Army grounds Chinook helicopters

by Diana Kelly

WASHINGTON (Army News Service, Aug. 10, 1999) -- The Army grounded its Chinook helicopter fleet Aug. 6 after cracked transmission gears were discovered in a CH-47D during a mechanical overhaul.

Due to this discovery, officials said all Chinooks worldwide are being checked for faulty gears. The grounding includes all CH-47 helicopters and the MH-47D and MH-47E models used for special operations.

No accidents have occurred because of this gear problem, officials said, but the Army and Chinook manufacturer Boeing are taking precautions to assure that none will, they said.

The questionable gears are being identified by a serial number search, and will be checked, officials said. A total of 466 Chinook aircraft are in the Army's helicopter fleet, including those in both active and reserve-component units. A sufficient stock of new gears is available for these aircraft if the need for replacement exists, an official said.
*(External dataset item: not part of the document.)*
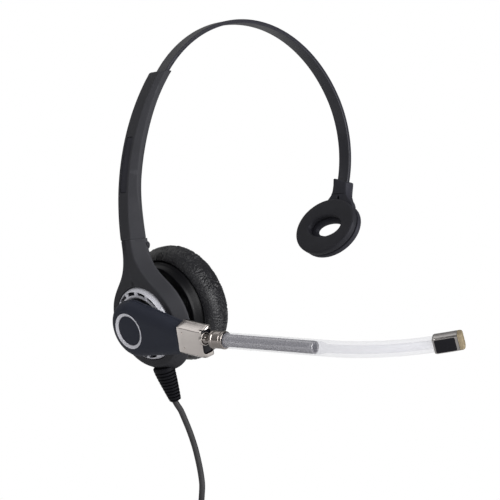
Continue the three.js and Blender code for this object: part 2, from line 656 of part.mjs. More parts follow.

The most plausible cause of the problem is poor grinding of the gear's spherical bearing raceway during manufacture, according to Dan O'Boyle, a spokesman for the U.S. Army Aviation Program Executive Office at Redstone Arsenal. O'Boyle said improper grinding is a critical flaw because it could produce surface cracks and potential gear fractures. Such cracks and fractures could cause the rotor blades to come out of phase, he said, mesh with each other, lock the transmissions, and potentially lead to a crash.
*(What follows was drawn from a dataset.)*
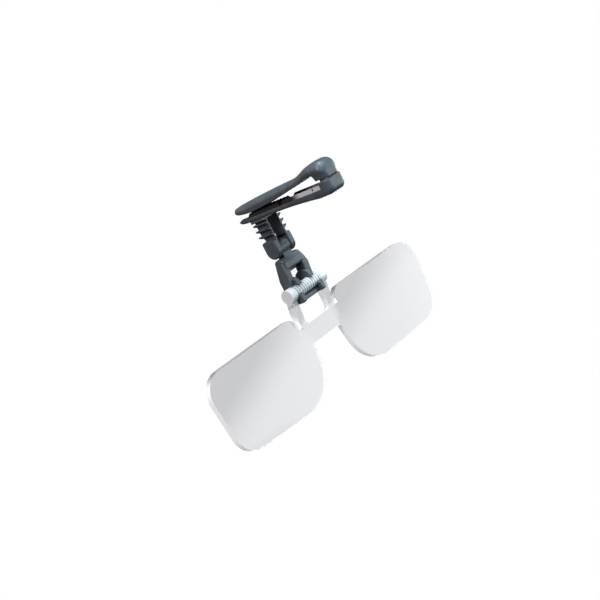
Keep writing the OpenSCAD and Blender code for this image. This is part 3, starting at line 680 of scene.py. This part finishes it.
class MAGNIFIER_OT_stem(bpy.types.Operator):
    """Build the finned stem and its yoke"""

    bl_idname = "magnifier.stem"
    bl_label = "Stem and yoke"

    def execute(self, context):
        sizes = context.scene.magnifier_stem
        gap, leg, edge = scaled(sizes, "gap") / 2, scaled(sizes, "leg"), scaled(sizes, "edge")
        front, back = STEM_LOW[1], STEM_HIGH[1]
        shoulder = FLIP[1] + scaled(sizes, "drop")
        top = node_box("lower_grip_pad")[0][2] - 1
        pitch = scaled(sizes, "fin_pitch")
        leg_back, leg_top, leg_foot = back - 0.1, top - 0.6, shoulder - 1
        leg_side = rounded([(front, leg_top, 0), (front, leg_foot, 0), (leg_back - 1.3, leg_foot, 0),
                            (leg_back, shoulder + pitch, 2), (leg_back, leg_top, 0)])
        shells = [slab(leg_side, gap, gap + leg * 0.7, 0.12)]
        fin, fin_tip = scaled(sizes, "fin"), scaled(sizes, "fin_tip")
        reach = STEM_HIGH[0]
        for i in (1, 2, 3):
            z = shoulder - 0.25 + i * pitch
            profile = rounded([(gap + 0.1, z - fin / 2, 0), (gap + leg, z - fin / 2 - 0.1, 0.2),
                               (reach, z + fin / 2 - fin_tip, 0.2), (reach, z + fin / 2, 0.2),
                               (gap + leg, z + fin / 2, 0), (gap + 0.1, z + fin / 2, 0)], 3)
            shells.append(slab(profile, front, back, 0.3, "y"))
        radius = (back - front) / 2
        turn = np.linspace(0, -np.pi, 24)
        shoulders = rounded([(front, FLIP[1], 0), (front, shoulder, 0.7), (back, shoulder, 0.7),
                             (back, FLIP[1], 0)])[1:-1]
        cheek = np.concatenate([shoulders, FLIP + radius * np.stack([np.cos(turn), np.sin(turn)], 1)])
        shells.append(slab(cheek, gap, scaled(sizes, "yoke") / 2, edge))
        shells += [mirrored(shell) for shell in shells]
        collar = rounded([(front, top - 0.8, 0.2), (back, top - 0.8, 0.2), (back, top + 0.1, 0),
                          (front, top + 0.1, 0)])
        shells.append(slab(collar, -reach, reach, 0.2))
        make_piece("stem_fork", shells, "moulded_slate_abs", "lower_clip", ["ribbed_stem"])
        return {"FINISHED"}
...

Currently, only four of these gears have been found defective, but Army leaders said they are still concerned. The number one issue is the safety of the soldiers involved in the flight of the aircraft, they said.
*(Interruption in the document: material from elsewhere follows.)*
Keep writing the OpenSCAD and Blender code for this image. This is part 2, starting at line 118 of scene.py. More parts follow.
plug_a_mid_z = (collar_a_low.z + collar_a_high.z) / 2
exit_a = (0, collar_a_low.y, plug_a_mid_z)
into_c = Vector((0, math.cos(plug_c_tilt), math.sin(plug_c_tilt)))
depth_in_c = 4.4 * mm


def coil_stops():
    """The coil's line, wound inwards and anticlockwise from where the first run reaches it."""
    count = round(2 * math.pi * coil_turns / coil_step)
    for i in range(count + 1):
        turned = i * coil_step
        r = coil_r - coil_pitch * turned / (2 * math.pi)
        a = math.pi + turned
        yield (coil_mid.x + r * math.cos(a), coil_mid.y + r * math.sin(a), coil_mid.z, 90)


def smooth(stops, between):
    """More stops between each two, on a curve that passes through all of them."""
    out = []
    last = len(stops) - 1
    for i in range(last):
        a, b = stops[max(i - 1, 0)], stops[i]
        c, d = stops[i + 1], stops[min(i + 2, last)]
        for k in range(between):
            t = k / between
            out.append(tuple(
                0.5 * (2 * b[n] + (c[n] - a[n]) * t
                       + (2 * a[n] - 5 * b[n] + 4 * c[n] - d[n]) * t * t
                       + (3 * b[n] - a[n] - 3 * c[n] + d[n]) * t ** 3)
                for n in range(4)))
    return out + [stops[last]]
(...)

The Army has notified foreign manufacturers so that safety precautions may be taken in the 800 H-47 aircraft worldwide.

Once the records-search is complete and all suspect gears checked, the unaffected Chinooks in the Army's fleet will be released to continue normal, routine missions and operations, officials said. They said the Chinooks will fly again as soon as potential risk to aviation soldiers is eliminated.